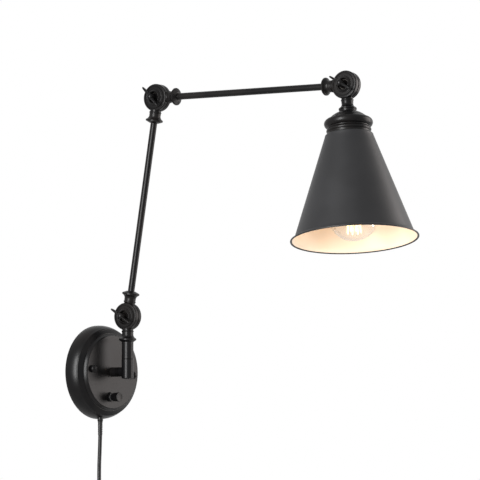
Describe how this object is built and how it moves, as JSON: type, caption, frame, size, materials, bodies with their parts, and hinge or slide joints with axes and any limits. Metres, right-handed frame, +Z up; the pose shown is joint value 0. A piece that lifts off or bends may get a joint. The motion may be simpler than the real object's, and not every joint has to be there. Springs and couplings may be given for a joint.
{
  "type": "swing arm wall sconce",
  "caption": "Wall light on a round canopy: a barrel that swivels, two arms on half lap knuckles clamped by wing screws, and a cone shade with a clear bulb, on a plug-in cord.",
  "frame": {"origin": "middle of the canopy's back, on the wall", "axes": "+Z up, -Y out of the wall into the room, +X to the right as seen from the room"},
  "size_m": [0.1632, 0.4759, 0.6244],
  "materials": {
    "black_paint": "satin",
    "shade_paint": "matte",
    "zinc_steel": "satin",
    "nylon": "matte",
    "switch_moulding": "matte",
    "wire_nut_plastic": "gloss",
    "lead_insulation": "satin",
    "cord_jacket": "satin",
    "tie_strap": "matte",
    "nickel_brass": "polished",
    "holder_moulding": "gloss",
    "aluminium_shell": "satin",
    "clear_glass": "gloss",
    "filament_glow": "satin"
  },
  "bodies": {
    "wall_mount": {"wall_bracket": "zinc_steel", "bracket_studs": "zinc_steel", "canopy": "black_paint", "canopy_cap_nuts": "black_paint", "stub_tube": "black_paint", "stub_lock_washer": "zinc_steel", "stub_lock_nut": "zinc_steel", "lower_barrel": "black_paint", "barrel_plug": "black_paint", "switch_body": "switch_moulding", "switch_nut": "black_paint", "wire_nut": "wire_nut_plastic", "canopy_leads": "lead_insulation", "strain_relief": "cord_jacket", "power_cord": "cord_jacket", "cord_coil": "cord_jacket", "coil_tie": "tie_strap", "plug_body": "cord_jacket", "plug_blades": "nickel_brass"},
    "knob": {"switch_shaft": "zinc_steel", "switch_knob": "black_paint"},
    "swivel": {"swivel_pin": "zinc_steel", "swivel_nut": "zinc_steel", "upper_barrel": "black_paint", "knuckle_1_front_eye": "black_paint", "knuckle_1_washer": "zinc_steel"},
    "wing_1": {"knuckle_1_wing_screw": "black_paint"},
    "lower_arm": {"knuckle_1_back_eye": "black_paint", "knuckle_1_friction_disc": "nylon", "knuckle_1_cap_nut": "black_paint", "lower_rod": "black_paint", "lower_leads": "lead_insulation", "knuckle_2_front_eye": "black_paint", "knuckle_2_washer": "zinc_steel"},
    "wing_2": {"knuckle_2_wing_screw": "black_paint"},
    "upper_arm": {"knuckle_2_back_eye": "black_paint", "knuckle_2_friction_disc": "nylon", "knuckle_2_cap_nut": "black_paint", "upper_rod": "black_paint", "upper_leads": "lead_insulation", "knuckle_3_front_eye": "black_paint", "knuckle_3_washer": "zinc_steel"},
    "wing_3": {"knuckle_3_wing_screw": "black_paint"},
    "head": {"knuckle_3_back_eye": "black_paint", "knuckle_3_friction_disc": "nylon", "knuckle_3_cap_nut": "black_paint", "socket_nipple": "zinc_steel", "socket_nut": "zinc_steel", "socket_cap": "black_paint", "socket_body": "holder_moulding", "socket_shell": "aluminium_shell", "socket_contact": "nickel_brass", "shade_ring": "shade_paint", "shade": "shade_paint", "bulb_glass": "clear_glass", "bulb_base": "aluminium_shell", "bulb_stem": "clear_glass", "bulb_filament": "filament_glow"}
  },
  "joints": [
    {"name": "swivel_turn", "type": "hinge", "parent": "wall_mount", "child": "swivel", "pos_m": [0, -0.0516, 0], "axis": [0, 0, 1], "range_deg": [-87.7, 72.3]},
    {"name": "knuckle_1_tilt", "type": "hinge", "parent": "swivel", "child": "lower_arm", "pos_m": [0, -0.0516, 0.0699], "axis": [0.991, 0.134, 0], "range_deg": [-14.3, 90.7]},
    {"name": "knuckle_2_tilt", "type": "hinge", "parent": "lower_arm", "child": "upper_arm", "pos_m": [0.00605, -0.09635, 0.34563], "axis": [-0.991, -0.134, 0], "range_deg": [-45, 81.4]},
    {"name": "knuckle_3_tilt", "type": "hinge", "parent": "upper_arm", "child": "head", "pos_m": [0.04348, -0.37321, 0.34221], "axis": [0.985, 0.1345, -0.108], "range_deg": [-150, 35]},
    {"name": "wing_screw_1_turn", "type": "hinge", "parent": "swivel", "child": "wing_1", "pos_m": [0, -0.0516, 0.0699], "axis": [-0.991, -0.134, 0], "range_deg": [0, 270]},
    {"name": "wing_screw_2_turn", "type": "hinge", "parent": "lower_arm", "child": "wing_2", "pos_m": [0.00605, -0.09635, 0.34563], "axis": [-0.991, -0.134, 0], "range_deg": [0, 270]},
    {"name": "wing_screw_3_turn", "type": "hinge", "parent": "upper_arm", "child": "wing_3", "pos_m": [0.04348, -0.37321, 0.34221], "axis": [-0.985, -0.1345, 0.108], "range_deg": [0, 270]},
    {"name": "switch_knob_turn", "type": "hinge", "parent": "wall_mount", "child": "knob", "pos_m": [-0.00307, -0.03, -0.03185], "axis": [0, -1, 0], "continuous": true}
  ]
}
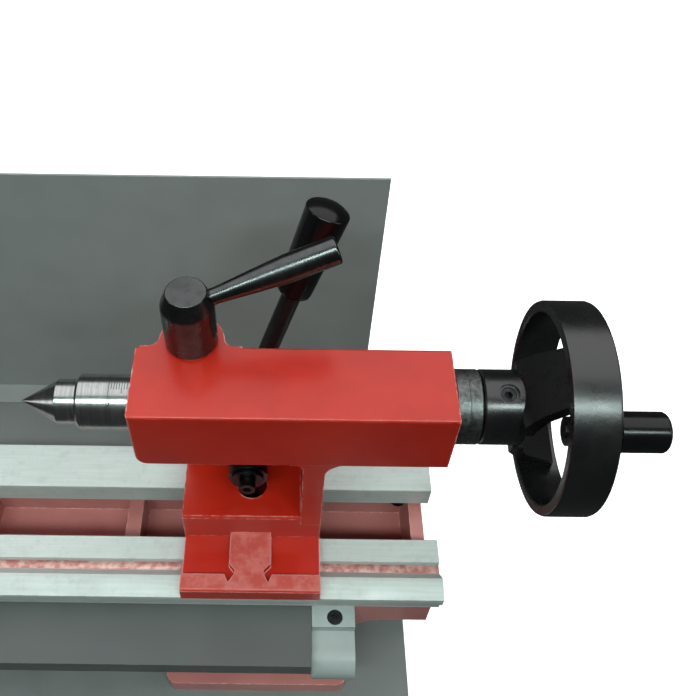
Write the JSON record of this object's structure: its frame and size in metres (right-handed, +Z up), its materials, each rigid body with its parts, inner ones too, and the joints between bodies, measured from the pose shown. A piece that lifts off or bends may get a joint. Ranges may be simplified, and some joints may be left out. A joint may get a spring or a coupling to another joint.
{
  "type": "metal lathe tailstock",
  "caption": "Tailstock end of a small bench metal lathe: bed end with steel ways, sliding tailstock, dead centre, quill lock, cam clamp, handwheel, tray and guard.",
  "frame": {"origin": "on the underside of the chip tray, below the spindle axis and in line with the clamp shaft", "axes": "+X along the bed towards the handwheel, +Y away from the operator towards the splash guard, +Z up"},
  "size_m": [0.3441, 0.2102, 0.2079],
  "materials": {
    "red_enamel": "glossy red enamel over cast iron, worn on the handled edges",
    "ground_steel": "ground along the bed, lightly marked",
    "bright_steel": "turned and polished",
    "dark_steel": "dark oiled steel",
    "collar_steel": "rough turned grey iron",
    "black_enamel": "glossy black",
    "black_oxide": "semi-gloss black oxide",
    "black_plastic": "glossy black moulding",
    "grey_sheet": "dark grey paint, low gloss",
    "grey_cast": "grey painted casting",
    "bronze": "plain turned bronze",
    "screw_steel": "blackened screw",
    "thread_steel": "cut thread, oiled"
  },
  "bodies": {
    "bed": {"bed_casting": "red_enamel", "front_way": "ground_steel", "rear_way": "ground_steel", "way_studs": "screw_steel", "way_end_screw": "screw_steel", "chip_tray": "grey_sheet", "splash_guard": "grey_sheet", "guard_screws": "screw_steel", "leadscrew_bracket": "grey_cast", "left_bracket": "grey_cast", "leadscrew_bushes": "bronze", "bracket_screws": "screw_steel", "leadscrew_cover": "grey_sheet", "cover_screws": "screw_steel"},
    "leadscrew": {"leadscrew": "thread_steel"},
    "tailstock_foot": {"tailstock_base": "red_enamel"},
    "tailstock": {"tailstock_body": "red_enamel", "hold_down_screws": "screw_steel", "quill_key": "screw_steel", "cam_bushing": "bronze", "lock_cotter_upper": "bronze", "lock_cotter_lower": "bronze", "bearing_collar": "collar_steel", "thrust_bearing": "bright_steel"},
    "quill": {"quill": "bright_steel", "feed_nut": "bronze", "dead_centre": "bright_steel"},
    "wheel": {"handwheel": "black_enamel", "hub_grub_screw": "screw_steel", "feed_screw": "thread_steel", "handle_pin": "dark_steel"},
    "handle": {"handle_grip": "black_plastic"},
    "quill_lock": {"lock_hub": "black_oxide", "lock_arm": "black_oxide", "lock_stud": "dark_steel"},
    "clamp_lever": {"cam_shaft": "dark_steel", "cam_washer": "screw_steel", "cam_screw": "screw_steel", "cam_hub": "black_oxide", "cam_rod": "black_oxide", "cam_grip": "black_plastic"},
    "clamp": {"draw_bolt": "dark_steel", "clamp_plate": "dark_steel", "clamp_nut": "screw_steel"}
  },
  "joints": [
    {"name": "bed_travel", "type": "slide", "parent": "bed", "child": "tailstock_foot", "axis": [1, 0, 0], "range_m": [-0.11, 0.03]},
    {"name": "set_over", "type": "slide", "parent": "tailstock_foot", "child": "tailstock", "axis": [0, 1, 0], "range_m": [-0.002, 0.002]},
    {"name": "wheel_turn", "type": "hinge", "parent": "tailstock", "child": "wheel", "pos_m": [0.1, 0, 0.1515], "axis": [1, 0, 0], "range_deg": [-6240, 4560]},
    {"name": "quill_travel", "type": "slide", "parent": "tailstock", "child": "quill", "axis": [1, 0, 0], "range_m": [-0.0261, 0.0191]},
    {"name": "handle_spin", "type": "hinge", "parent": "wheel", "child": "handle", "pos_m": [0.14, -0.0248, 0.1731], "axis": [1, 0, 0], "continuous": true},
    {"name": "quill_lock_turn", "type": "hinge", "parent": "tailstock", "child": "quill_lock", "pos_m": [-0.0225, 0.0198, 0.17], "axis": [0, 0, 1], "range_deg": [-70, 0]},
    {"name": "clamp_lever_turn", "type": "hinge", "parent": "tailstock", "child": "clamp_lever", "pos_m": [0, 0.03, 0.1009], "axis": [0, 1, 0], "range_deg": [-45, 30]},
    {"name": "clamp_lift", "type": "slide", "parent": "tailstock", "child": "clamp", "axis": [0, 0, 1], "range_m": [-0.0012, 0.0008]},
    {"name": "leadscrew_turn", "type": "hinge", "parent": "bed", "child": "leadscrew", "pos_m": [0, -0.058, 0.0315], "axis": [1, 0, 0], "continuous": true}
  ],
  "couplings": [
    {"joint": "quill_travel", "follows": "wheel_turn", "m_per_rad": 0.00023873},
    {"joint": "clamp_lift", "follows": "clamp_lever_turn", "m_per_rad": 0.0015}
  ]
}
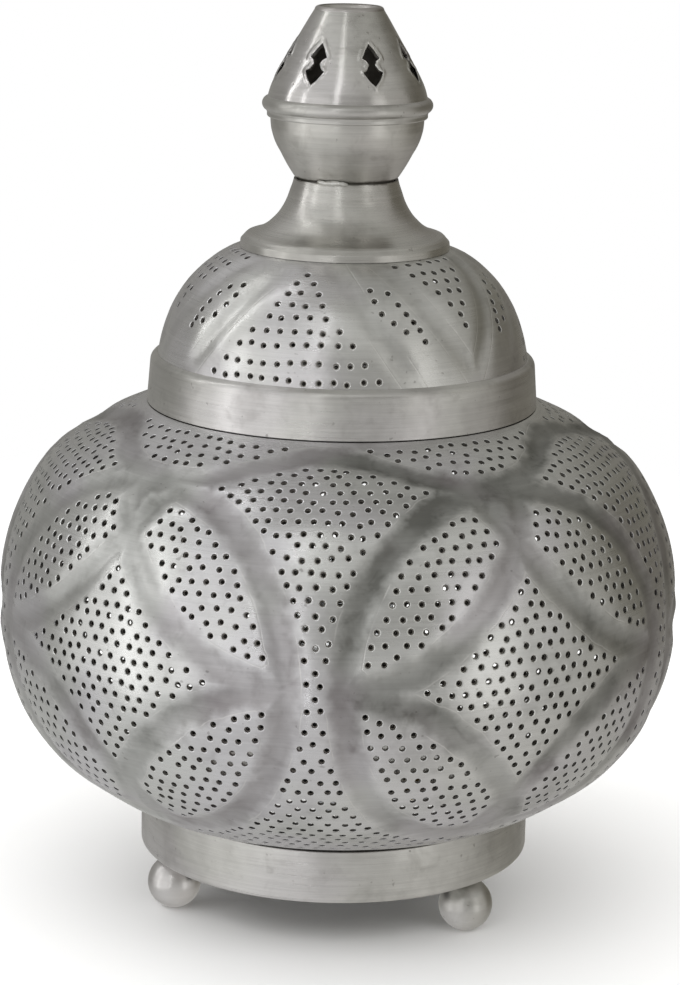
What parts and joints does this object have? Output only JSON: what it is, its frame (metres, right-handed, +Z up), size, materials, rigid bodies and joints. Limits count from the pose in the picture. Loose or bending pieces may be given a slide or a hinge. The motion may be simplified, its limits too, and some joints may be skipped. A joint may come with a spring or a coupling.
{
  "type": "oriental pierced table lamp",
  "caption": "Pierced and embossed silver-toned brass table lamp: squashed globe on a ring with ball feet, a lift-off dome lid, a flared neck and a pierced cone finial.",
  "frame": {"origin": "on the table, under the middle of the lamp", "axes": "+Z up along the lamp's axis, -Y towards the front as pictured, +X to the right"},
  "size_m": [0.2635, 0.2636, 0.3498],
  "materials": {
    "silvered_brass": "aged, brushed silver plating over pressed brass sheet",
    "solder": "dull soft solder",
    "zinc_steel": "bright zinc plating on steel",
    "bulb_tin": "thin rolled bulb cap",
    "bare_brass": "bare pressed brass contacts and earth fixing",
    "black_thermoset": "moulded black thermoset",
    "white_ceramic": "white glazed ceramic",
    "clear_glass": "clear blown glass",
    "black_rubber": "moulded black rubber",
    "tungsten_wire": "drawn tungsten wire"
  },
  "bodies": {
    "base": {"base_ring": "silvered_brass", "bridge_nut_1": "zinc_steel", "bridge_nut_2": "zinc_steel", "bridge_screw_1": "zinc_steel", "bridge_screw_2": "zinc_steel", "centre_contact": "bare_brass", "cord_grommet": "black_rubber", "earth_nut": "bare_brass", "earth_screw": "bare_brass", "foot_1": "silvered_brass", "foot_2": "silvered_brass", "foot_3": "silvered_brass", "foot_screw_1": "zinc_steel", "foot_screw_2": "zinc_steel", "foot_screw_3": "zinc_steel", "globe": "silvered_brass", "lampholder_cap": "black_thermoset", "lampholder_insert": "white_ceramic", "lampholder_shell": "black_thermoset", "lampholder_sleeve": "bare_brass", "nipple_nut_lower": "zinc_steel", "nipple_nut_upper": "zinc_steel", "nipple_washer": "zinc_steel", "socket_bridge": "zinc_steel", "terminal_screw_1": "bare_brass", "terminal_screw_2": "bare_brass", "threaded_nipple": "zinc_steel"},
    "lid": {"finial_bowl": "silvered_brass", "finial_cone": "silvered_brass", "lid_collar": "silvered_brass", "lid_dome": "silvered_brass", "lid_neck": "silvered_brass", "neck_solder": "solder"},
    "bulb": {"bulb_cap": "bulb_tin", "bulb_contact": "solder", "bulb_filament": "tungsten_wire", "bulb_glass": "clear_glass", "bulb_insulator": "black_thermoset", "bulb_stem": "clear_glass"}
  },
  "joints": [
    {"name": "lid_lift", "type": "slide", "parent": "base", "child": "lid", "axis": [0, 0, 1], "range_m": [0, 0.16]},
    {"name": "bulb_unscrew", "type": "slide", "parent": "base", "child": "bulb", "axis": [0, 0, 1], "range_m": [0, 0.03]}
  ]
}
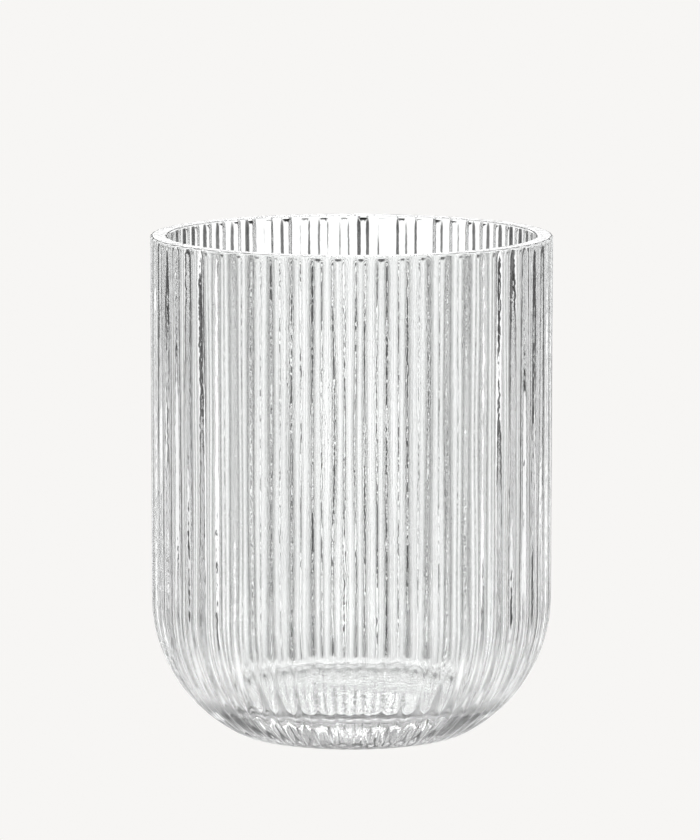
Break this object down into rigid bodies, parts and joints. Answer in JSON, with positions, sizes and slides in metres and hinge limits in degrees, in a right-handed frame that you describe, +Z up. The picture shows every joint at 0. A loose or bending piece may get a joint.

☆ ☆ ☆ ☆ ☆ ☆ ☆

**Requirement:** Go through the listing above line by line and say how many lines hold the word "from". Reply with that number only.

**Completed task:** 4